II. There is no subject of England's constitutional law that has received less satisfactory treatment at the hands of the commentators than the powers of the Crown. They all attempt an enumeration of these powers, without distinction as to their sources; i.e. they do not separate those powers which are constitutional from those which are merely statutory. This is a capital fault. The English Crown has a double character as to powers. It is, in the first place, executive. It executes the statutes of the Parliament and the judgments of the courts. But it is more than executive. It is general residuary government. The powers of the Crown originated in the period when the Crown was the state, ie. was sovereign. When the sovereignty shifted from the Crown to the aristocracy and then to the people, the Crown remained government; but its powers gradually decreased as the sovereignty imposed upon it fresh limitations. The sovereignty has withdrawn from the Crown almost the whole legislative power, but not the whole; almost the whole judicial power, but not the whole; and has required that the Crown shall neither violate nor suspend any law in the course of administration. It will thus be seen that, in addition to its

purely executive power, the Crown is still possessed of some fragments of what was once its sovereignty. The aggregate of these fragments is what I term the general residuary powers of government; and I define this sphere, negatively, as follows: The Crown may do anything which the Parliament has not forbidden it to do, or the doing of which the Parliament has not itself assumed, or the power to do which the Parliament has not vested exclusively in some other body. The Crown has therefore the power, by orders in council, to regulate any matters not regulated by the statute or common law, provided the Parliament has not forbidden it to do so, either directly or by vesting some other body with the power. A fortiori, the Crown may ordain, in council, the measures for executing the laws, provided the Parliament shall not itself have created these measures or vested the power to do so in some other body.

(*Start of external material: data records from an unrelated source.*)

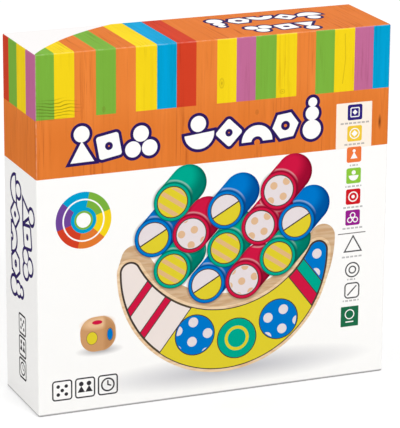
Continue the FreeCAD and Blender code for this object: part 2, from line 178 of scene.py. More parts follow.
class Panel(Finish):
    # a printed face: across, with its sign, and up name the axes of its own flat drawing

    def __init__(self, name, across, up, ground, pitch=None, middle=(0, 0)):
        super().__init__(name)
        self.scaled = self.node("ShaderNodeVectorMath", {"operation": "SCALE"},
                                {0: self.place, "Scale": 1 / mm}).outputs["Vector"]
        parts = self.node("ShaderNodeSeparateXYZ", None, {0: self.scaled}).outputs
        self.across = Amount(self, parts[across[1]])
        if across[0] == "-":
            self.across = -self.across
        if pitch:                      # the drawing repeats, once for each column of pieces
            self.across = self.across % pitch - pitch / 2
        self.up = Amount(self, parts[up])
        if middle[0]:
            self.across = self.across - middle[0]
        if middle[1]:
            self.up = self.up - middle[1]
        self.spot = self.node("ShaderNodeCombineXYZ", None, {0: self.across, 1: self.up}).outputs[0]
        self.colour = ground

    def apart(self, at):
        # how far it is from a place
        return self.vector("DISTANCE", self.spot, (*at, 0))

    def away(self, at):
        # the way from a place, unturned
        return self.vector("SUBTRACT", self.spot, (*at, 0))

    def along(self, at, turn):
        # the same along and across a turned axis, as two numbers
        way, cosine, sine = self.away(at), math.cos(turn), math.sin(turn)
        return (self.vector("DOT_PRODUCT", way, (cosine, sine, 0)),
                self.vector("DOT_PRODUCT", way, (-sine, cosine, 0)))

    def turned(self, at, turn):
        if not turn:
            return self.away(at)
        x, y = self.along(at, turn)
        return self.node("ShaderNodeCombineXYZ", None, {0: x, 1: y}).outputs[0]

    # distances to an outline, negative inside it

    def disc(self, at, radius):
        return self.apart(at) - radius

    def ring(self, at, radius, width):
        return abs(self.disc(at, radius)) - width / 2

    def oval(self, at, half, turn=0.0):
        spot = self.vector("MULTIPLY", self.turned(at, turn), (1 / half[0], 1 / half[1], 0))
        return (self.vector("LENGTH", spot) - 1) * min(half)

    def slab(self, at, half, corner, turn=0.0):
        corner = min(corner, *half)
        spot = self.vector("ABSOLUTE", self.turned(at, turn))
        spot = self.vector("SUBTRACT", spot, (half[0] - corner, half[1] - corner, 0))
        spot = self.vector("MAXIMUM", spot)
        return self.vector("LENGTH", spot) - corner

    def border(self, at, half, corner, width):
        # the outline of a slab, as a line of that width
        return abs(self.slab(at, half, corner)) - width / 2

    def stroke(self, start, way, radius):
        # a line with round ends
        at = (start[0] + way[0] / 2, start[1] + way[1] / 2)
        reach = math.hypot(*way) / 2
        return self.slab(at, (reach + radius, radius), radius, math.atan2(way[1], way[0]))

    def regular(self, at, radius, sides, turn=0.0):
        # radius is the inner one, to the middle of a side
        x, y = self.along(at, turn)
        angle = self.maths("ARCTAN2", x, -y)
        share = 2 * math.pi / sides
        folded = self.maths("COSINE", (angle + share / 2) % share - share / 2)
        return folded * self.apart(at) - radius

    def bowl(self, at, radius, turn=0.0):
        # half a disc with its flat side up
        return self.most(self.disc(at, radius), self.along(at, turn)[1])

    def drawn(self, at, parts):
        # a small drawing's shapes joined: name of the shape, place from the drawing's middle, sizes
        return self.least(*[getattr(self, kind)((at[0] + x, at[1] + y), *sizes)
                            for kind, (x, y), *sizes in parts])

    def row(self, amount, first, pitch):
        # the same place again and again along one axis: first is the middle of the first one
        return (amount - (first - pitch / 2)) % pitch - pitch / 2

    def above(self, amount, level, soft=0.1):
        # 1 above a level, 0 below it
        return self.between(amount, level - soft, level + soft, False)

    # laying ink

    def inside(self, distance, grow=0.0, soft=0.16):
        return self.maths("MULTIPLY_ADD", distance, -1 / soft, 0.5 + grow / soft, clamp=True)

    def lay(self, distance, colour, grow=0.0, soft=0.16, strength=1.0):
        factor = self.inside(distance, grow, soft)
        if strength != 1.0:
            factor = factor * strength
        self.colour = self.mix(factor, self.colour, colour)

    def outlined(self, distance, colour, edge, width):
        self.lay(distance, edge, width)
        self.lay(distance, colour)

    def sign(self, at, parts, colour, line=0.0):
        # a small drawing in one ink, or its outline where line, half the outline's width, is given
        shape = self.drawn(at, parts)
        self.lay(abs(shape) - line if line else shape, colour)


# colours of the print, the paint, the wood and the board

ink = {
    "white": shade(252, 251, 249),
    "orange": shade(223, 121, 49),
    "apricot": shade(231, 130, 57),
    "yellow": shade(242, 210, 28),
    "green": shade(122, 175, 62),
    "blue": shade(3, 158, 205),
    "red": shade(208, 64, 38),
    "purple": shade(191, 106, 148),
    "violet": shade(110, 70, 150),
    "navy": shade(44, 28, 92),
    "teal": shade(0, 166, 140),
    "crimson": shade(205, 24, 66),
    "azure": shade(0, 118, 200),
    "mustard": shade(222, 204, 48),
    "cream": shade(236, 224, 218),
    "shell": shade(228, 218, 220),
    "tan": shade(222, 178, 132),
    "wood": shade(226, 192, 150),
    "board": shade(222, 218, 210),
    "fleck": shade(205, 200, 190),
    "line": shade(66, 56, 54),
    "grey": shade(120, 120, 122),
}

# camera

camera = {
    "place": (-0.6763, -1.6563, 0.6583),
    "forward": (0.3628, 0.8858, -0.2895),
    "right": (0.9261, -0.3772, 0.0066),
    "lens": 233.9, "sensor": 36, "clip": (0.1, 60),
}


def makeCamera():
    data = bpy.data.cameras.new("camera")
    data.lens = camera["lens"]
    data.sensor_width = camera["sensor"]
    data.clip_start, data.clip_end = camera["clip"]
    seer = bpy.data.objects.new("camera", data)
    scene.collection.objects.link(seer)
    back = -Vector(camera["forward"]).normalized()
    right = Vector(camera["right"])
    right = (right - back * right.dot(back)).normalized()
    up = back.cross(right)
    turn = Matrix((right, up, back)).transposed()
    seer.matrix_world = Matrix.Translation(camera["place"]) @ turn.to_4x4()
    scene.camera = seer


makeCamera()
print("camera made")

# floor, sky and lamps

studio = {
    "floorSize": 30.0,
    "floorTone": (0.62, 0.62, 0.62, 1),
    "floorGlow": 0.42,
    "skyLight": 0.55,
    "aim": (0, 0, 0.12),
    "lamps": {                # place, size, power
        "key": ((1.3, -3.6, 2.4), 2.2, 96.0),
        "over": ((-0.4, 0.2, 3.4), 2.6, 25.0),
        "side": ((-3.2, -1.0, 1.6), 2.0, 44.0),
        "back": ((1.7, 3.3, 2.2), 2.4, 38.0),
    },
}


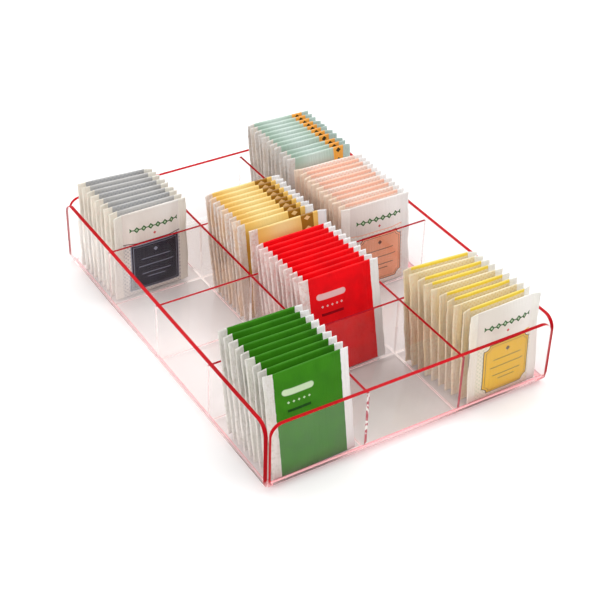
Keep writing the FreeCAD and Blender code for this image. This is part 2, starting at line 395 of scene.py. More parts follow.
def trayFace(centre, normal):
    plan = trayPlan
    aside, along = abs(centre.x), abs(centre.y)
    above = centre.z > plan["baseTop"]
    sawn = (
        above and aside > plan["sideWall"] and abs(normal.x) < turned,
        above and along > plan["endWall"] and abs(normal.y) < turned,
        isBetween(along, plan["sideWallEnd"]) and aside > plan["sideFoldFrom"] and abs(normal.y) > facing,
        isBetween(aside, plan["endWallEnd"]) and along > plan["endFoldFrom"] and abs(normal.x) > facing,
    )
    if any(sawn):
        return wallEdge
    if aside <= plan["sideFold"] and along <= plan["endFold"]:
        return baseSheet
    if centre.z > plan["foldTop"] or centre.y > plan["plainFrom"]:
        return clearSheet
    return frontFold if centre.y < -plan["endFold"] else sideFold


dividerTop = 51


# a divider's broad sides are clear, its top is an edge, and its other faces are bonded
def dividerFace(centre, across):
    if abs(across) > facing:
        return clearSheet
    return dividerEdge if centre.z > dividerTop else bondedSeam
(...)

So far as these regulations and ordinances of the Crown limit the sphere of free action between individuals, they are, in character, legislation.1 The power of the Crown to create them is a fragment of the legislative power, the whole of which was in the Crown when the Crown was the state.

The Crown has, furthermore, by virtue of this general residuary power of government, the power to pronounce judgments, in council, upon all controversies not subject to the jurisdiction of the ordinary courts, provided the Parliament shall not have forbidden it to do so, directly or by vesting the power to pronounce judgment in such cases in some other body. This is a fragment of the judicial power, the whole of which was in the Crown when the Crown was the state; the whole of which remained in the Crown, even after the Crown became government, until the larger part of it was withdrawn by the state.

Of course the state has encroached much less upon the executive powers of the Crown than upon its legislative and

1 1 Jellinek, Gesetz und Verordnung, S. 240.